Riesz-based orientation of localizable Gaussian fields

TL;DR

This paper introduces a Riesz-based method to define and analyze the orientation of self-similar Gaussian fields, providing an intrinsic and spectral density-dependent measure of anisotropy.

Contribution

It proposes a novel Riesz analysis framework and structure tensor formulation for intrinsic orientation estimation of Gaussian fields, extending to localizable fields.

Findings

Orientation vector is independent of analysis function

Spectral density encodes the field's anisotropy

Two Gaussian models with prescribed orientations are studied

Abstract

In this work we give a sense to the notion of orientation for self-similar Gaussian fields with stationary increments, based on a Riesz analysis of these fields, with isotropic zero-mean analysis functions. We propose a structure tensor formulation and provide an intrinsic definition of the orientation vector as eigenvector of this tensor.

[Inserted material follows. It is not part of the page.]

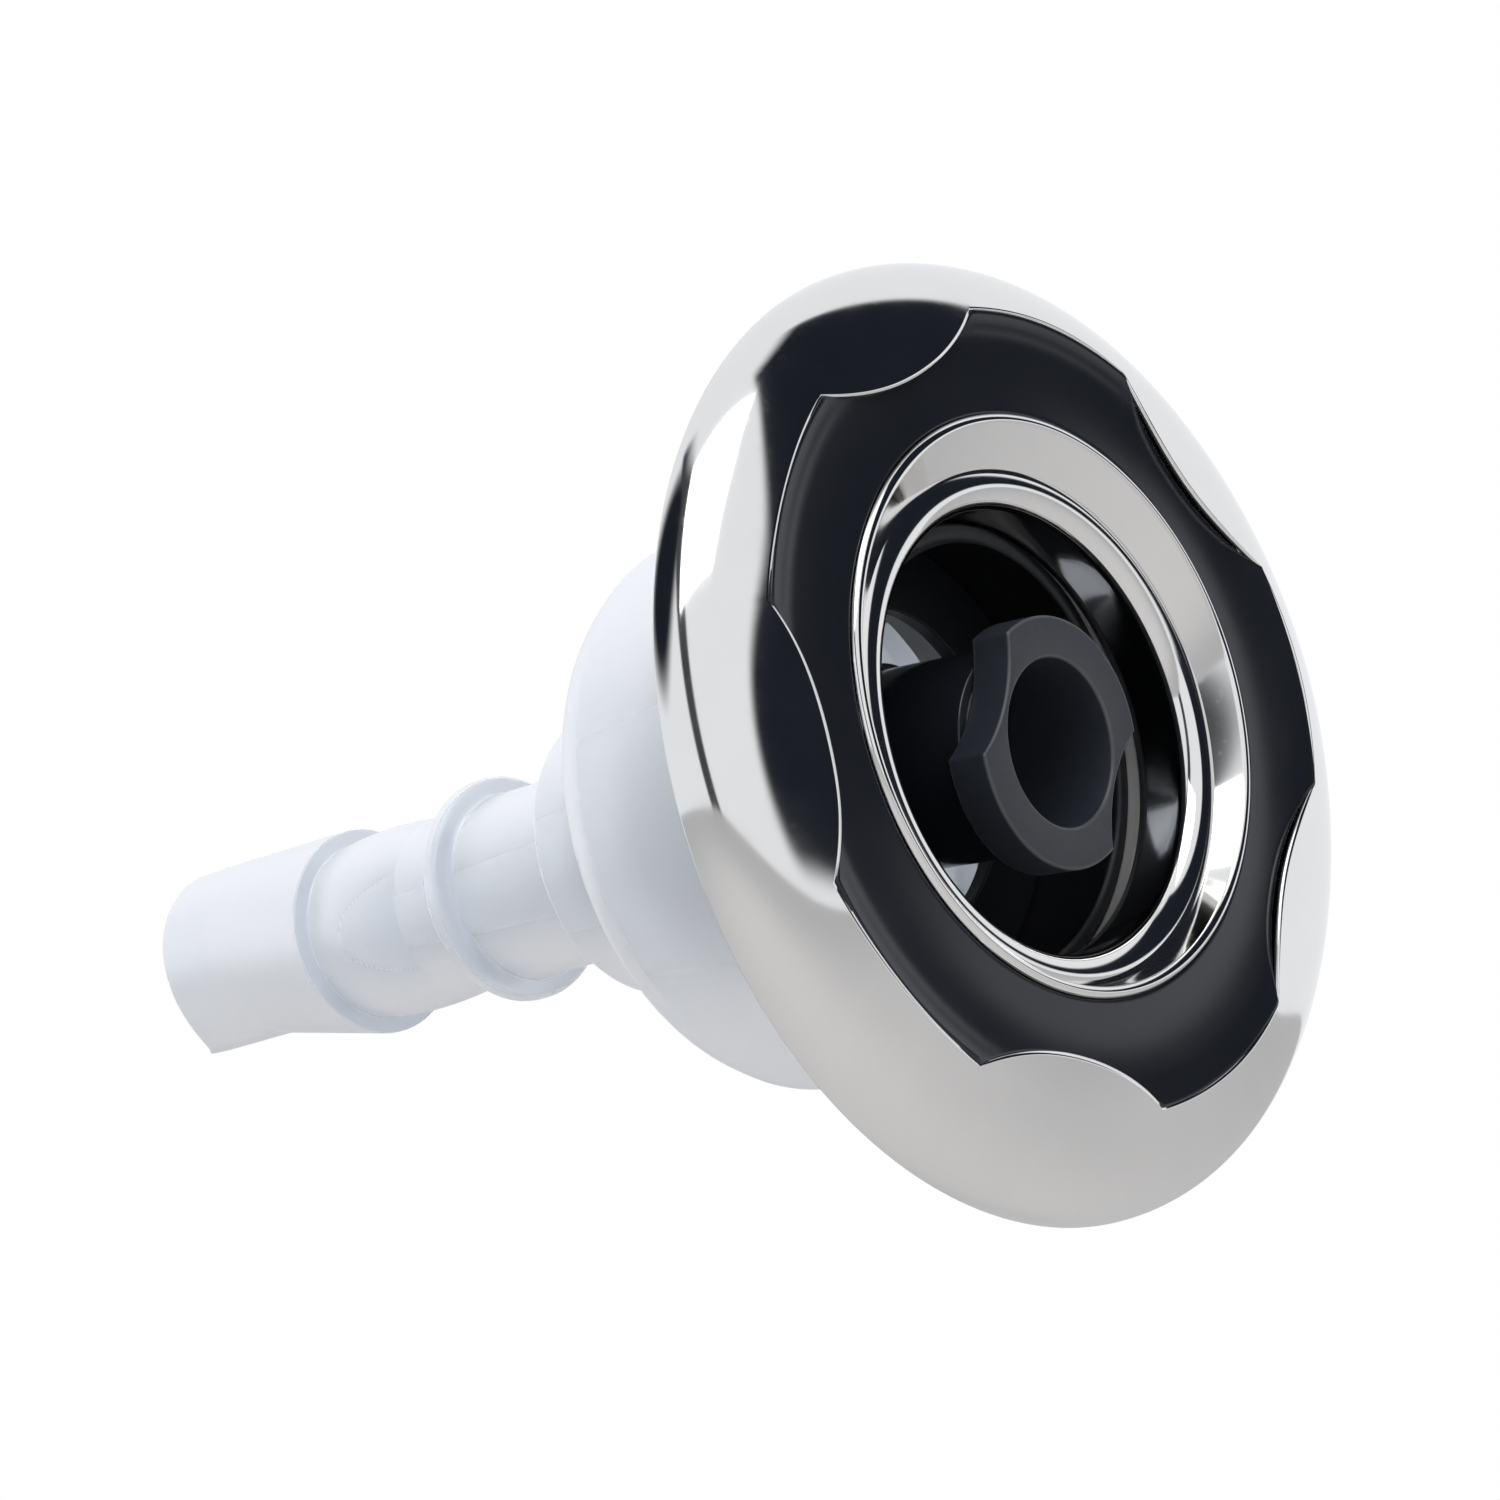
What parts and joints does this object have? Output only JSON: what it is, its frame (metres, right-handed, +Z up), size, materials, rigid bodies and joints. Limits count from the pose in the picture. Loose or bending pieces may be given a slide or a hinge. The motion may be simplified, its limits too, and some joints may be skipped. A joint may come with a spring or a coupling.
{
  "type": "hot tub jet",
  "caption": "Hot tub jet insert with a scalloped steel and black face, a swivelling nozzle in a ball, a milky bowl and a feed barrel with an eccentric tail.",
  "frame": {"origin": "on the jet's axis in the plane where the face's rim seats on the tub's shell", "axes": "-Y out of the face along the jet's axis, +Y to the tail, +Z up"},
  "size_m": [0.127, 0.1827, 0.127],
  "materials": {
    "polished_steel": "polished",
    "black_plastic": "gloss",
    "grey_plastic": "satin",
    "milky_plastic": "translucent satin",
    "white_acetal": "satin"
  },
  "bodies": {
    "housing": {"escutcheon": "polished_steel", "face_plate": "black_plastic", "mouth_trim": "polished_steel", "keeper_ring": "white_acetal", "bowl": "milky_plastic", "barrel": "milky_plastic"},
    "seat": {"seat_ring": "white_acetal"},
    "ball": {"eyeball": "black_plastic", "nozzle": "grey_plastic"}
  },
  "joints": [
    {"name": "seat_turn", "type": "hinge", "parent": "housing", "child": "seat", "pos_m": [0, 0.02, 0], "axis": [0, 1, 0], "continuous": true},
    {"name": "ball_tilt", "type": "hinge", "parent": "seat", "child": "ball", "pos_m": [0, 0.02, 0], "axis": [0.8625, 0, 0.506], "range_deg": [-16.6, 5.4]}
  ]
}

That is, we show that the orientation vector does not depend on the analysis function, but only on the anisotropy encoded in the spectral density of the field. Then, we generalize this definition to a larger class of random fields called localizable Gaussian fields, whose orientation is derived from the orientation of their tangent fields. Two classes of Gaussian models with prescribed orientation are studied in the light of these new analysis tools.